Chile’s long, thin geography poses particular problems. Situated in the north of Chile, the Atacama Desert, commonly known as the driest place on earth, has seen a huge growth in solar and wind projects due to its exceptional solar and wind resource. However, it is sparsely populated and separated from Santiago, the capital city where a large amount of energy demand sits, by roughly 1000 miles. The transmission system has been unable to cope with the growth of power generation in the north and this, combined with the lack of power storage options, has resulted in northern power projects facing significant curtailment, periods of negative pricing and ultimately a large amount of ‘power dumping’. This risk can understandably discourage both debt and equity investors in these projects. 

We (almost) have the technology

King Canute and renewable energy investors have faced the same issue: we can’t control the elements. In an ideal world, wind farms would spin under a steady breeze and solar farms reflect endless sunbeams. But Mother Nature does not work that way. 

Nature’s refusal to match energy production with human energy demands has resulted in regular gaps. These gaps occur between high production in the middle of sunny and windy days, and high demand during dark and cold nights. These gaps will worsen as the proportion of intermittent renewable energy production increases, creating the obvious challenge of trying to store this energy from when it is created to when it is needed. The technology, in the form of battery storage, does exist to bridge this gap.

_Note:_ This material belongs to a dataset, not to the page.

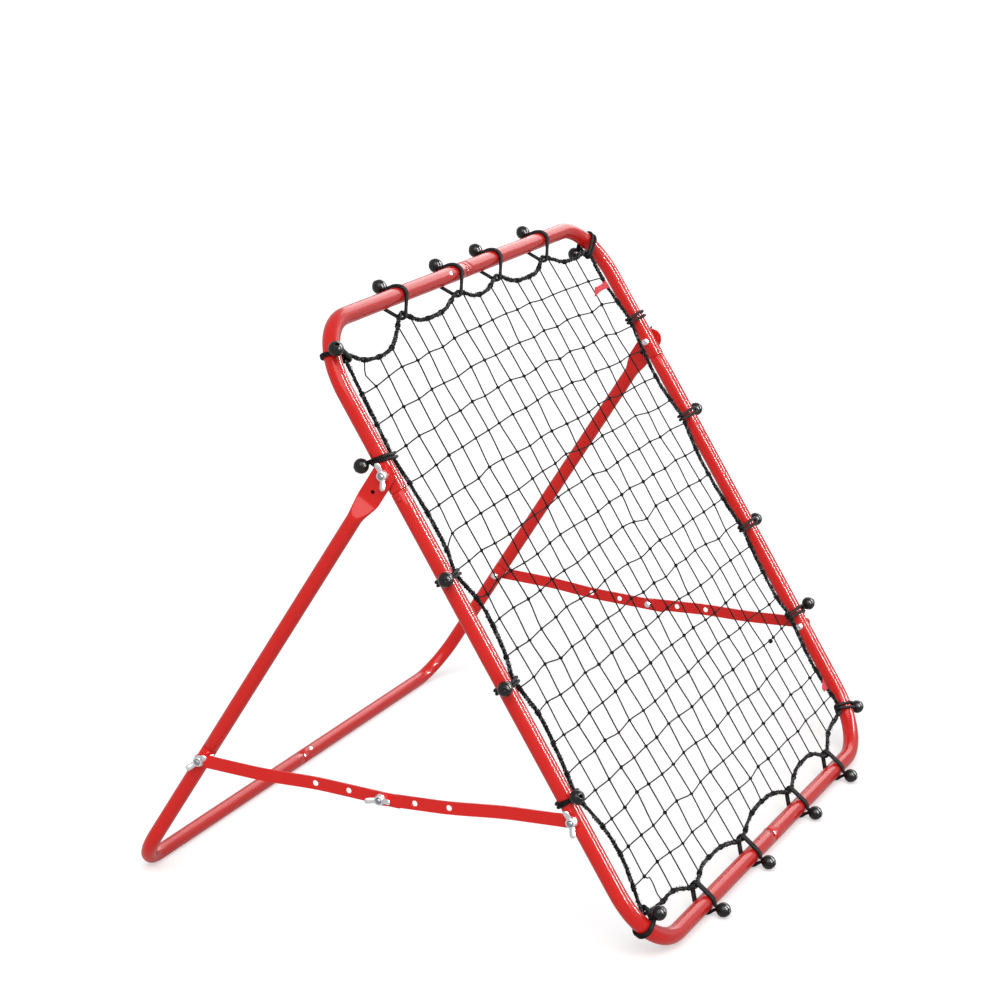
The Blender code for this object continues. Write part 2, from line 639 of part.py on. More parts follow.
def net_body(bm, route):
    """Square mesh of knotted twine, all one piece; its ends stop at the rope."""
    half = NET_TWINE / 2
    across = 2 * HALF_W - ROPE_SLACK["left"] - ROPE_SLACK["right"]
    tall = HEIGHT - ROPE_SLACK["top"] - ROPE_SLACK["bottom"]
    left = ROPE_SLACK["left"] - HALF_W
    counts = range(1, NET_GAPS)
    xs = [left + across * count / NET_GAPS for count in counts]
    ups = [ROPE_SLACK["bottom"] + tall * count / NET_GAPS for count in counts]
    last = len(xs) - 1
    knots = {}

    def twine(start, end):
        """Four sides between two edges, each given as its back pair and its front pair."""
        back_a, back_b, front_b, front_a = start
        back_c, back_d, front_d, front_c = end
        bm.faces.new((back_a, back_b, back_d, back_c))
        bm.faces.new((front_a, front_b, front_d, front_c))
        bm.faces.new((back_a, front_a, front_c, back_c))
        bm.faces.new((back_b, front_b, front_d, back_d))

    def edge(knot, first, second):
        back, front = knot
        return back[first], back[second], front[second], front[first]

    def free_end(x, up, axis):
        shift = ((0, half), (half, 0))[axis]
        back_a, back_b, front_a, front_b = [
            bm.verts.new(net_point(x + shift[0] * sign, up + shift[1] * sign, out))
            for out in (-half, half) for sign in (-1, 1)]
        bm.faces.new((back_a, back_b, front_b, front_a))
        return back_a, back_b, front_b, front_a

    for column, x in enumerate(xs):
        for row, up in enumerate(ups):
            knots[column, row] = [[bm.verts.new(net_point(x + dx, up + du, out))
                                   for dx, du in ((-half, -half), (half, -half),
                                                  (half, half), (-half, half))]
                                  for out in (-half, half)]
            for level in knots[column, row]:
                bm.faces.new(level)
    for column in range(last + 1):
        for row in range(last + 1):
            if column < last:
                twine(edge(knots[column, row], 1, 2), edge(knots[column + 1, row], 0, 3))
            if row < last:
                twine(edge(knots[column, row], 3, 2), edge(knots[column, row + 1], 0, 1))
    for column, x in enumerate(xs):
        for far, row, first, second in ((False, 0, 0, 1), (True, last, 3, 2)):
            tied = beside_loops(x, 0, far)
            end = free_end(tied, rope_crossing(route, 0, tied, far), 1)
            twine(edge(knots[column, row], first, second), end)
    for row, up in enumerate(ups):
        for far, column, first, second in ((False, 0, 0, 3), (True, last, 1, 2)):
            tied = beside_loops(up, 1, far)
            end = free_end(rope_crossing(route, 1, tied, far), tied, 0)
            twine(edge(knots[column, row], first, second), end)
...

However, it has only recently started to become commercially viable as technological improvements have made it more efficient and lowered its cost, much as we saw with solar and wind technology over the past two decades. 

No one grid should have all this power

Storage is not the only hurdle to the energy transition. Cables, and the lack thereof, may also tie the industry in knots. Renewable projects, particularly large-scale offshore wind projects, all require a huge amount of cabling to connect them to the grid. The issue of supply and demand imbalances and continued drive for improved energy system stability is also resulting in an increasing number of grid systems being connected, which puts further strain on the cable supply. One current such project is NeuConnect, the first direct power link between Germany and Great Britain, which will require 725km [5] of cables.

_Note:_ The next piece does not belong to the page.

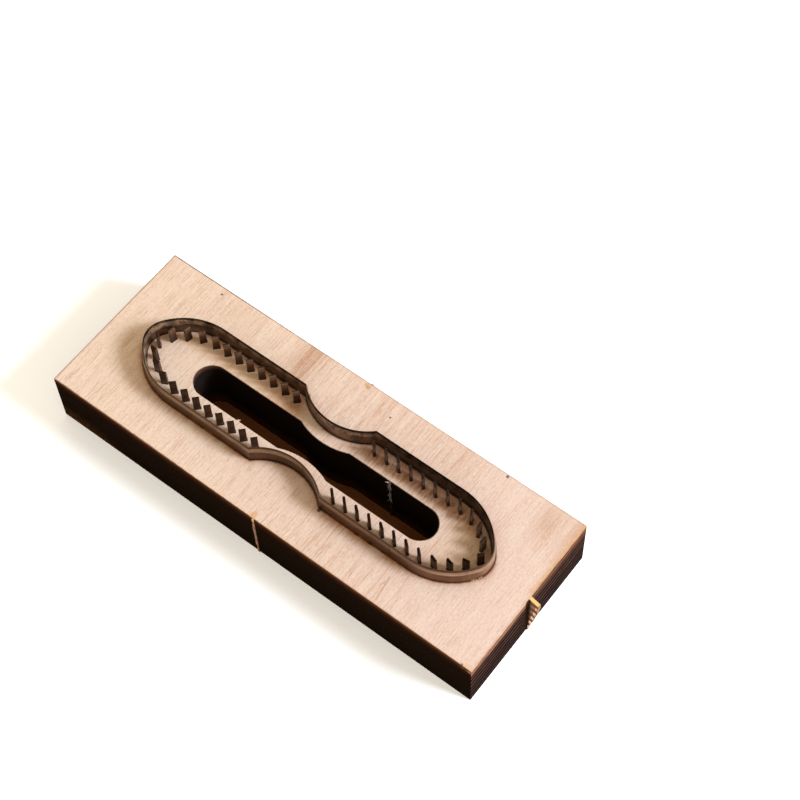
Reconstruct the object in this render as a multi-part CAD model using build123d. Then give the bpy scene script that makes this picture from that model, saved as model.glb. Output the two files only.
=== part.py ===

As the need for cabling rockets up, demand is projected to outstrip supply by the second half of the decade [6] with cable manufacturers struggling to expand production quickly enough, hence posing another potential limiting factor on the pace at which the energy transition can move. 

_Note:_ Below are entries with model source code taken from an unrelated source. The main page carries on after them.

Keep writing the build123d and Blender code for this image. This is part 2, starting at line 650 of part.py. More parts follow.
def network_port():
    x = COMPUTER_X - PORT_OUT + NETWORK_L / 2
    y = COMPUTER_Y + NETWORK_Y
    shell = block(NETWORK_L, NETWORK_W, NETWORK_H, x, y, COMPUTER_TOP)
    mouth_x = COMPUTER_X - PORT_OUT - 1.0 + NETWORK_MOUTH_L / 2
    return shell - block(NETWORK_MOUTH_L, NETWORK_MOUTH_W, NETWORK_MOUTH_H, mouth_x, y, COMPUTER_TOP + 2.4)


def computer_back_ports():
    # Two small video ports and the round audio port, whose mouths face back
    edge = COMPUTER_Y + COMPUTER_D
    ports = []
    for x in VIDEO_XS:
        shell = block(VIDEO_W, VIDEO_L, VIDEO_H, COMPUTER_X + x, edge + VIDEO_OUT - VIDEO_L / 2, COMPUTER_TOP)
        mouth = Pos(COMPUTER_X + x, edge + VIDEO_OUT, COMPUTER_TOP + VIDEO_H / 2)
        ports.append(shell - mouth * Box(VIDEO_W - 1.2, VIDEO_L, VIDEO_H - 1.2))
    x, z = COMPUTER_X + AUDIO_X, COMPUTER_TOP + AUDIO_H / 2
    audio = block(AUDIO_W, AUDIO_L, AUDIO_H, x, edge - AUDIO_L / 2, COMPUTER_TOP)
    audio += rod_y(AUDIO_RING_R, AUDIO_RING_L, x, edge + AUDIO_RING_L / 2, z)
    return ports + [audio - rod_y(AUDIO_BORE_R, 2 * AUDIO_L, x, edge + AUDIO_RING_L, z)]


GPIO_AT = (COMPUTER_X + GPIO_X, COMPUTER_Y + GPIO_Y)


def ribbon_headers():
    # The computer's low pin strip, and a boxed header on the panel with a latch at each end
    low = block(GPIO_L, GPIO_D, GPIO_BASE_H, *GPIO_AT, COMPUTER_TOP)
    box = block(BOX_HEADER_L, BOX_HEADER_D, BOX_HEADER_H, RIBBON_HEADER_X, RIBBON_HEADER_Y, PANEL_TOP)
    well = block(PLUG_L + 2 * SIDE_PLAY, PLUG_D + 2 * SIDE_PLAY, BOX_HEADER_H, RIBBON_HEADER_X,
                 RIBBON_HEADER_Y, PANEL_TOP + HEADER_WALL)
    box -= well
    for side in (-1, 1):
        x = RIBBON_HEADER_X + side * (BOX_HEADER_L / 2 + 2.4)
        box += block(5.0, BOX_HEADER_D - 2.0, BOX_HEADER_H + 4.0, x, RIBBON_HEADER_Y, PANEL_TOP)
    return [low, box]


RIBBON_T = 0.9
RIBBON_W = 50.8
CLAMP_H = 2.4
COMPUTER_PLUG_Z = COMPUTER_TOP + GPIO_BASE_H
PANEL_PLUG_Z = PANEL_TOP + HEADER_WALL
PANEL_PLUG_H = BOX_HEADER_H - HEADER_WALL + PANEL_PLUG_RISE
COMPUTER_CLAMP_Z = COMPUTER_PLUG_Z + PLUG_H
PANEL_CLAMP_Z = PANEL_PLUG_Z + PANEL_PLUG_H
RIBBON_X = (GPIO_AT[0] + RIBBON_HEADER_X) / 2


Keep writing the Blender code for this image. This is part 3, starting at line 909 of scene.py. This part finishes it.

Insuring a brighter future

The insurance industry has a key role to play in supporting clients on their energy transition journeys. It will take trillions of dollars per year of investment to achieve the 2050 target [7]. Without a healthy, competitive insurance market to support the investments and funding provided via public and private sources, this will not be manageable. 

Non-Payment Insurance (NPI), also known as Credit Risk Insurance (CRI), can be used as a tool to alleviate a client’s large accumulation of exposures to aggregated risks, such as technology, country, sponsor or regulatory risks, which will inevitably accrue as they continue to invest in the transition. It can also be used to encourage the investment and financing of nascent technologies by distributing the risk amongst a wider number of participants and has been used successfully on recent BESS [8] and Gigafactory projects. It will be critical in helping companies involved in the transition, such as cable manufacturers, secure the necessary financing by providing cover on loans and working capital facilities. 

As the energy transition continues to spread to less developed economies, Political Risk Insurance (PRI) can help investors and financiers get comfortable entering into new, perhaps unfamiliar, jurisdictions with different risk profiles to those their investment and credit committees are used to.

Numerous other areas of insurance will continue to be critical in the financing and development of projects by offering protection against a huge range of risks, varying from extreme weather events to simple human error. 

Insurance is key to the global energy transition. It can support clients to manage their risk exposures, provide an additional source of capital, encourage financing into new regions, enable technological development and help crowd-in new sources of funding. Having supported our clients through various transitions over more than a century, and with a wealth of expertise spanning the energy, construction and financial sectors, we feel that Liberty is perfectly placed to help our clients overcome the barriers to energy transition in the combined ambition of achieving the 2050 target.